The BGSA is also presenting opportunities through Congress 2021 to further explore the issue of institutional racism, offering two on-demand recorded panel discussions that attendees can view at their leisure, generated from a conference about the Black student experience in academia that the group held earlier this year.

It’s necessary to have some difficult conversations, but we also have to see concerted action. We have to have a can-do attitude—how it is that we can take these actions forward.

Shirley Anne Tate

Shirley Anne Tate standing in front of a mural that read "Be the change that you wish to see in the world"
(Photo: Bill Knight, 2019)

The BGSA is also running a national undergraduate student essay-writing competition, inviting students to share their insights on how to advance racial justice and advocate anti-racism in Canadian post-secondary institutions.

Tate hopes people come away from her Congress presentation with an understanding of how pervasive racism really is. 

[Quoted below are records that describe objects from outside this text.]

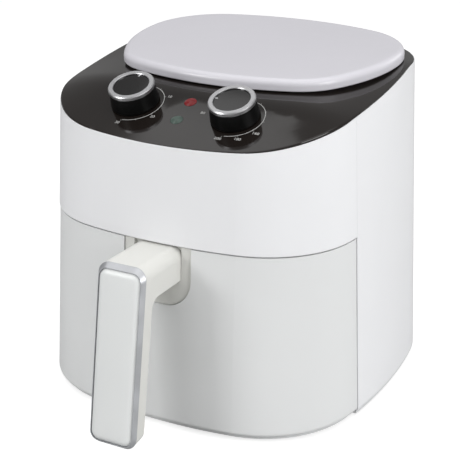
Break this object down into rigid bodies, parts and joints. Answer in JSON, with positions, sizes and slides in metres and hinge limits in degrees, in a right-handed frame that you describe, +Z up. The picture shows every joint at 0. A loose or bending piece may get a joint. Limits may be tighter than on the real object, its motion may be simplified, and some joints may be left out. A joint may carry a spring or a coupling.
{
  "type": "hot-air fryer",
  "caption": "Table-top hot-air fryer: tapered rounded casing, sloping control panel with knobs, raised lid and a pull-out pan drawer with a drop handle.",
  "frame": {"origin": "centre of the bounding box at floor level, under the casing", "axes": "+Z up, the drawer and handle face -Y, +X is to the right seen from the front"},
  "size_m": [0.2998, 0.3868, 0.2961],
  "materials": {
    "white_casing": "satin white moulded plastic",
    "drawer_white": "satin white moulded plastic",
    "panel_black": "high gloss dark brown-black",
    "lid_grey": "satin pale lavender grey",
    "knob_black": "satin black",
    "knob_gloss": "high gloss black",
    "brushed_silver": "spun silver",
    "handle_cream": "satin warm white",
    "handle_plate_white": "satin white",
    "trim_silver": "satin silver",
    "red_lens": "translucent red",
    "green_lens": "translucent pale green",
    "nonstick": "dark non-stick coating",
    "liner_steel": "bright galvanised sheet",
    "heater_steel": "heat-tinted tube",
    "rubber_black": "matt rubber",
    "silicone": "silicone rubber",
    "dark_plastic": "fine textured dark grey",
    "base_white": "fine textured white",
    "screw_steel": "zinc plated",
    "motor_steel": "pressed steel can",
    "fan_aluminium": "pressed aluminium",
    "electric_white": "moulded insulating plastic"
  },
  "bodies": {
    "housing": {"rear_housing": "white_casing", "front_cover": "white_casing", "base_plate": "base_white", "feet": "rubber_black", "control_panel": "panel_black", "top_lid": "lid_grey", "timer_mechanism": "motor_steel", "thermostat": "electric_white", "red_lamp": "red_lens", "green_lamp": "green_lens", "lamp_holder": "dark_plastic", "cooking_chamber": "liner_steel", "front_frame": "dark_plastic", "drawer_rails": "liner_steel", "heating_element": "heater_steel", "heater_terminals": "electric_white", "reflector": "liner_steel", "heater_guard": "screw_steel", "fan_motor": "motor_steel", "motor_bracket": "liner_steel", "air_outlet_grille": "dark_plastic", "cord_gland": "dark_plastic", "terminal_block": "electric_white", "thermal_cutout": "electric_white", "sensor_bulb": "screw_steel", "door_switch": "dark_plastic", "base_screws": "screw_steel"},
    "timer_knob": {"timer_knob_body": "knob_black", "timer_knob_ring": "brushed_silver", "timer_knob_disc": "knob_gloss", "timer_shaft": "screw_steel"},
    "temperature_knob": {"temperature_knob_body": "knob_black", "temperature_knob_ring": "brushed_silver", "temperature_knob_disc": "knob_gloss", "temperature_shaft": "screw_steel"},
    "drawer": {"drawer_front": "drawer_white", "drawer_inner_panel": "dark_plastic", "handle_escutcheon": "handle_cream", "handle_body": "handle_cream", "handle_trim": "trim_silver", "handle_plate": "handle_plate_white", "handle_screws": "screw_steel", "drawer_pan": "nonstick"},
    "tray": {"crisper_tray": "nonstick", "tray_bumpers": "silicone"},
    "fan": {"convection_fan": "fan_aluminium", "cooling_fan": "electric_white", "motor_shaft": "screw_steel"}
  },
  "joints": [
    {"name": "drawer_slide", "type": "slide", "parent": "housing", "child": "drawer", "axis": [0, -1, 0], "range_m": [0, 0.235]},
    {"name": "tray_lift", "type": "slide", "parent": "drawer", "child": "tray", "axis": [0, 0, 1], "range_m": [0, 0.09]},
    {"name": "timer_turn", "type": "hinge", "parent": "housing", "child": "timer_knob", "pos_m": [-0.0468, -0.06802, 0.2643], "axis": [0, 0.3746, -0.9272], "range_deg": [0, 180]},
    {"name": "temperature_turn", "type": "hinge", "parent": "housing", "child": "temperature_knob", "pos_m": [0.0468, -0.06802, 0.2643], "axis": [0, 0.3746, -0.9272], "range_deg": [0, 275]},
    {"name": "fan_spin", "type": "hinge", "parent": "housing", "child": "fan", "pos_m": [0, 0.03288, 0.2455], "axis": [0, 0, 1], "continuous": true}
  ]
}
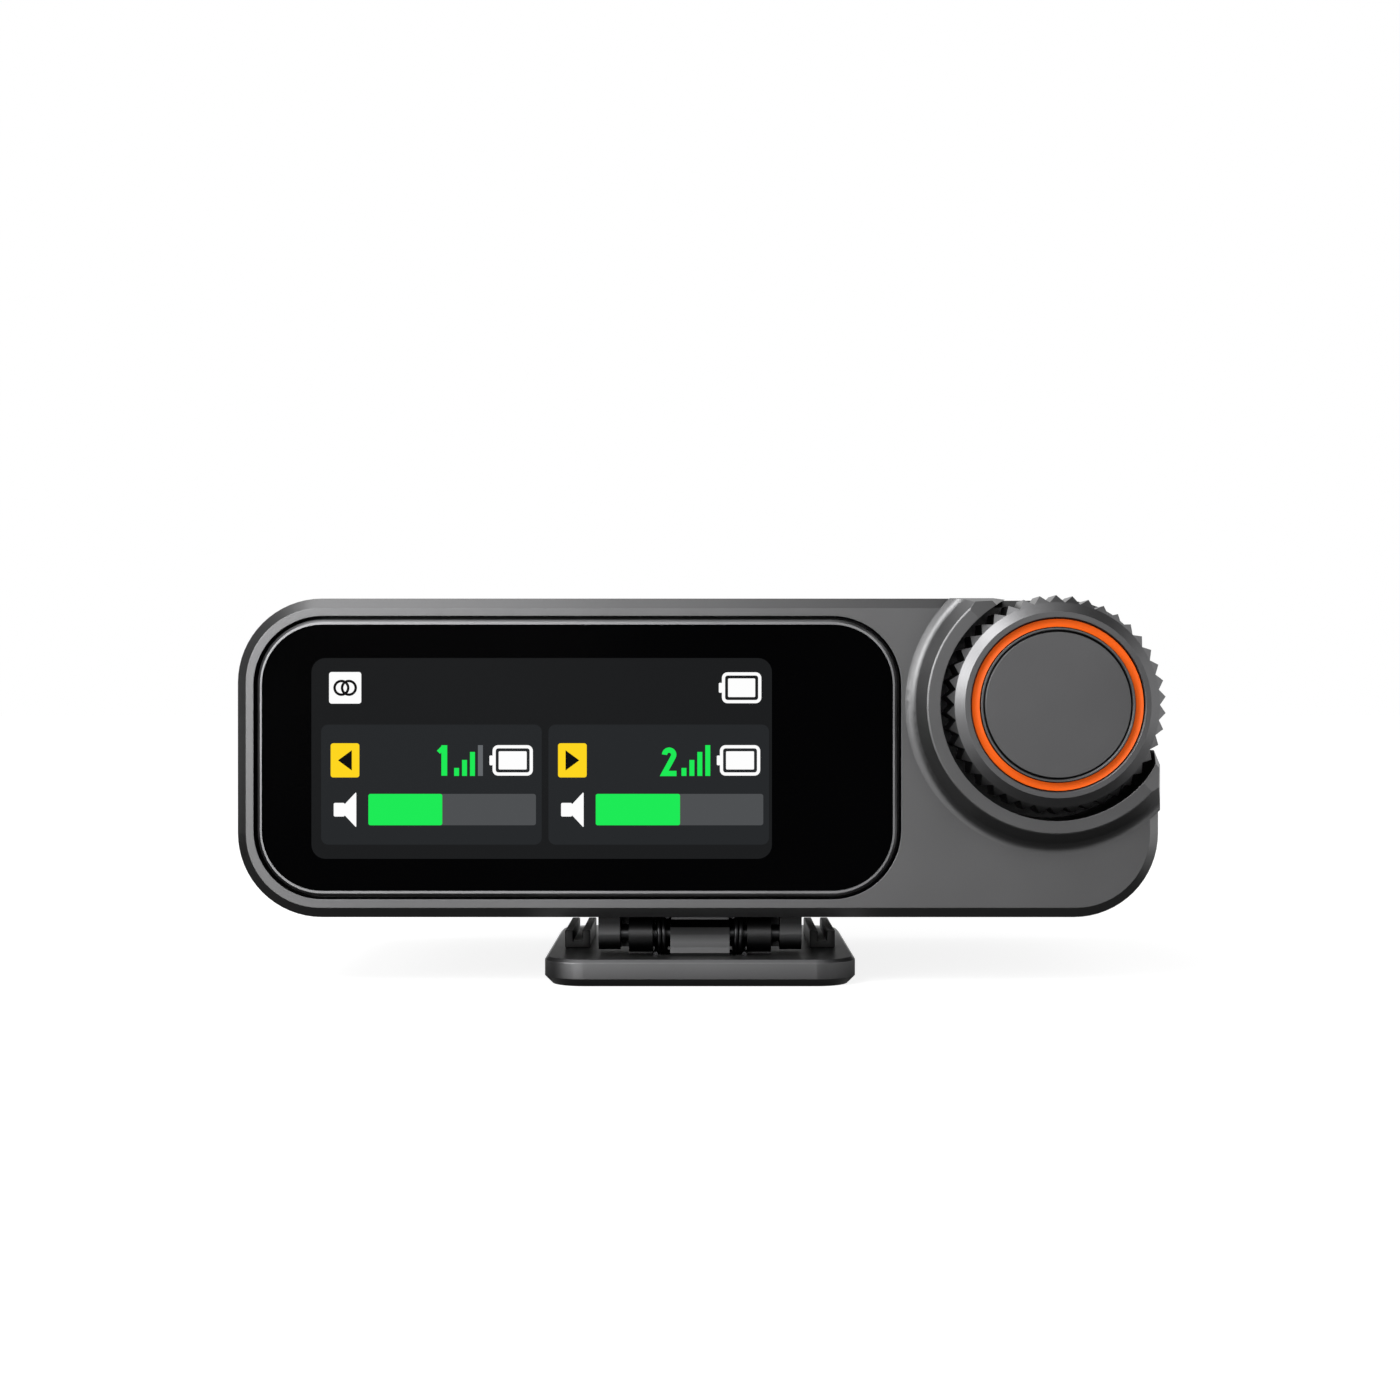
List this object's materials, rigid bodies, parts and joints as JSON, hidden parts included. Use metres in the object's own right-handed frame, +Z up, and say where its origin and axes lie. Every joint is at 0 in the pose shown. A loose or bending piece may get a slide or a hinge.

“It is an everyday event, and that is what the lives of people who are racialized is like in institutions—we experience racism as part of our day-to-day life, from colleagues, students, managers and university security.”

She also hopes that people experiencing racism feel less alone after attending her presentation and a subsequent question-and-answer session. 

“What they are feeling is not an aberration. There’s not something wrong with them, and it’s important for them to know that a lot of others have had similar experiences.” 

Tate’s presentation runs May 29, from noon to 1 p.m. MST.